Implementation Effort: Medium — While the deployment requires planning and coordination across teams, it follows a well-documented process and can be phased in gradually.

User Impact: Medium — Although end users are not directly involved, security teams may need to notify certain users or departments if identity-related alerts or investigations arise during rollout.

Overview

Microsoft Defender for Identity (MDI) is a cloud-native security solution that helps detect identity-based threats by analyzing signals from Active Directory environments. It identifies suspicious activities such as lateral movement, credential theft, and privilege escalation, and integrates with Microsoft Defender XDR for broader threat correlation.

Laying the groundwork includes:

  • Licensing: You must have one of the following licenses:

    • Microsoft 365 E5, A5, G5, or F5 Security
    • Enterprise Mobility + Security E5 (EMS E5/A5)
    • A standalone Microsoft Defender for Identity license 1
  • Permissions: You need a Microsoft Entra ID tenant with at least one user assigned the Security Administrator role to create and manage the MDI workspace 1.

  • Directory Service Account: At least one account with read access to all objects in the monitored domains is required.

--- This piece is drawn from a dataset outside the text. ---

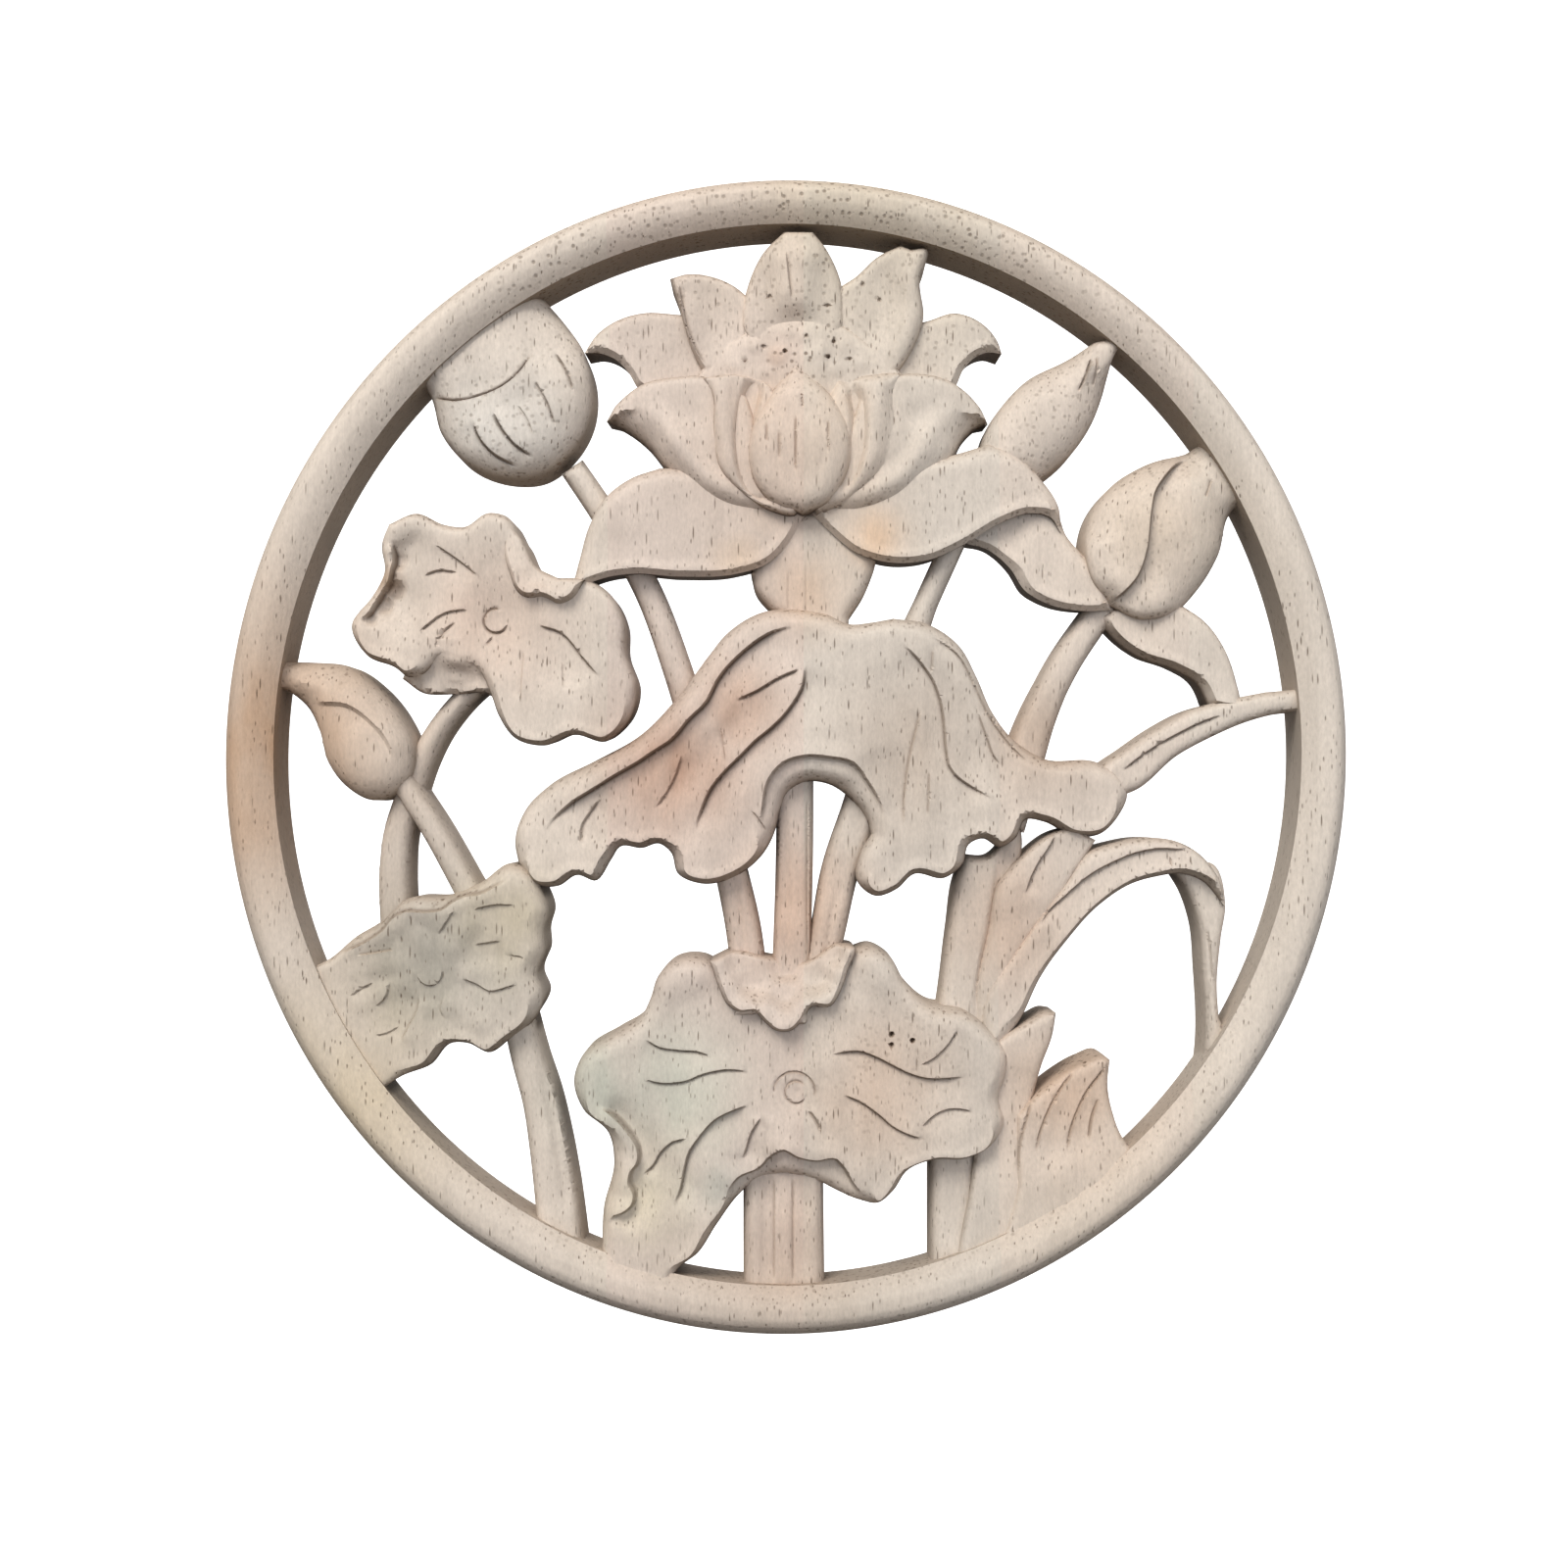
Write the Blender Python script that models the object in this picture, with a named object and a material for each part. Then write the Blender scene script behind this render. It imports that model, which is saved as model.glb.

This account is used by MDI to query Active Directory for security signals 1.

  • Connectivity: The Defender for Identity service must be able to communicate with the cloud. You can enable this via:

    • A forward proxy (with specific URL allowlisting)
    • ExpressRoute with Microsoft peering
    • Firewall rules using Azure IP ranges and service tags 1

Without MDI, organizations may lack visibility into identity-based attack vectors, which are often exploited early in breach attempts. This deployment supports the Zero Trust principle of "Assume Breach" by continuously monitoring identity signals and surfacing anomalies that indicate compromise.